I am an architect, which puts me on the front lines of this debate. Buildings are the number one consumers of energy (the key player in the environmental debate). This means that I am both the uniter and the divider. I let this shit happen. Why? Because I am too afraid to confront superiors and clients with cold hard realities. More of that truth stuff there. Superiors have benndoing this stuff a hell of a lot longer than I so they know what's best for me and world at large. And Clients do not want to pay for innovation. Well, good design needs not innovation. A well thought building will cost the same to build as a less thought one, but will greatly reduce the cost of operation of that building over the life of it. Well hey, clients don't care about later, they have a budget now to worry about. All in due time, right?
I am also a LEED accredited professional. That sounds pretty special, no?

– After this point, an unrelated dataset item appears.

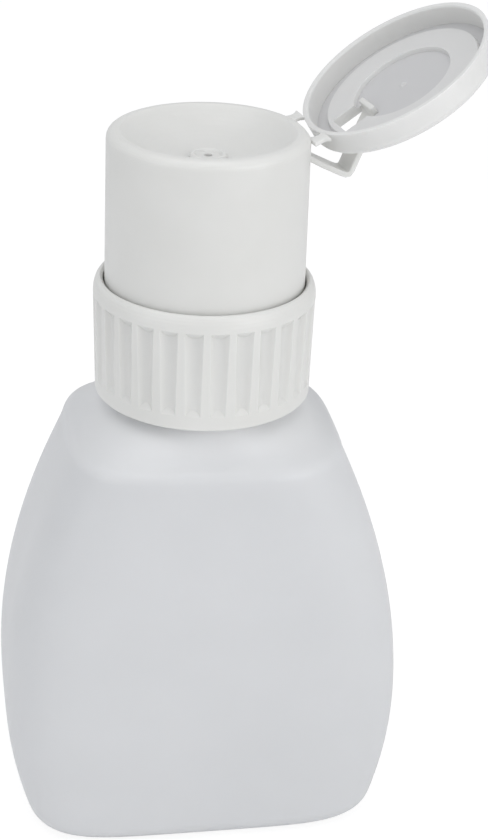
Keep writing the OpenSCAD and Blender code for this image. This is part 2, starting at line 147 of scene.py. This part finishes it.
def makeWireLines():
    group = bpy.data.node_groups.new("wireLines", "ShaderNodeTree")
    groupInput(group, "Light Tone", "NodeSocketColor", (0.7, 0.7, 0.7, 1))
    groupInput(group, "Deep Tone", "NodeSocketColor", (0.5, 0.5, 0.5, 1))
    groupInput(group, "Line Scale", "NodeSocketFloat", 600.0)
    group.interface.new_socket(name="Tone", in_out="OUTPUT", socket_type="NodeSocketColor")
    group.interface.new_socket(name="Roughness", in_out="OUTPUT", socket_type="NodeSocketFloat")
    made = group.nodes
    link = group.links.new
    inside = made.new("NodeGroupInput")
    outside = made.new("NodeGroupOutput")
    place = made.new("ShaderNodeTexCoord")
    stretch = made.new("ShaderNodeMapping")
    stretch.inputs["Scale"].default_value = (1, 1, 0.2)
    lines = made.new("ShaderNodeTexNoise")
    lines.inputs["Detail"].default_value = 4
    blend = made.new("ShaderNodeMix")
    blend.data_type = "RGBA"
    rough = made.new("ShaderNodeMapRange")
    rough.inputs["To Min"].default_value = 0.18
    rough.inputs["To Max"].default_value = 0.38
    link(place.outputs["Object"], stretch.inputs["Vector"])
    link(stretch.outputs["Vector"], lines.inputs["Vector"])
    link(inside.outputs["Line Scale"], lines.inputs["Scale"])
    link(lines.outputs["Fac"], blend.inputs["Factor"])
    link(inside.outputs["Light Tone"], blend.inputs["A"])
    link(inside.outputs["Deep Tone"], blend.inputs["B"])
    link(lines.outputs["Fac"], rough.inputs["Value"])
    link(blend.outputs["Result"], outside.inputs["Tone"])
    link(rough.outputs["Result"], outside.inputs["Roughness"])
    return group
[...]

What that means is I have taken an exam given by the United States Green Building Council (I know you all are ware of such an organization, right?) regarding my aptitude in their LEED rating system, which stands for Leadership in Energy and Environmental Design. Do you know what it really means? Nothing. More than half my current firm are LEED Accredited Professionals. Know how many know really what a green building would look like? Very few. That is the problem. There are so many in the know about these things, but they do the least amount of the actual built work. In our wonderful little profession comes the term "value engineering". "Value engineering" is the art and craft of taking a building that works perfectly and cutting out all of the things that architects and engineers agreed would make the building work effectively and cut those things down so that the price (that some less than expert contractor has priced to build) will be reduced. Inevitably the first things cut from a construction budget? You guessed it, the "green stuff". Why? Because we pussy-architects cower at the clients and their devil-on-the-shoulder contractors wim. Where are the Samuel Mockbees and the Glen Murcutts of the corporate architecture realm? Suppressed and encourage to adhere to the old adage, " young designers should seen and not heard."
Hey, all you mentors in the architecture field….please read the passage starting with the 123rd word of this blog and ending with the 126th. Thanks for your precious time.
So whether its Architects or Should-Be Presidents or even scientists or climatologists, they all say the same things. We need to change. And sure, change is coming slowly. But the fact remains true to a saying that has become my mantra,
Less Bad, Is NOT Good.
Less bad. More Sustainable. They both say the same thing. Our demise is merely slowing. The problem is at what rate? No one can quantify that. How convenient.
So enjoy Live Earth 2, enjoy Leonardo DiCaprio telling us what car we should drive, enjoy being less bad. I will be avoiding these self-congratulatory circle jerks and other back-patting or finger-pointing events and meetings in order to draw up some new plans about impacting real change that is so desperately needed. I will take care of this, I wouldn't want all y'all to be inconvenienced.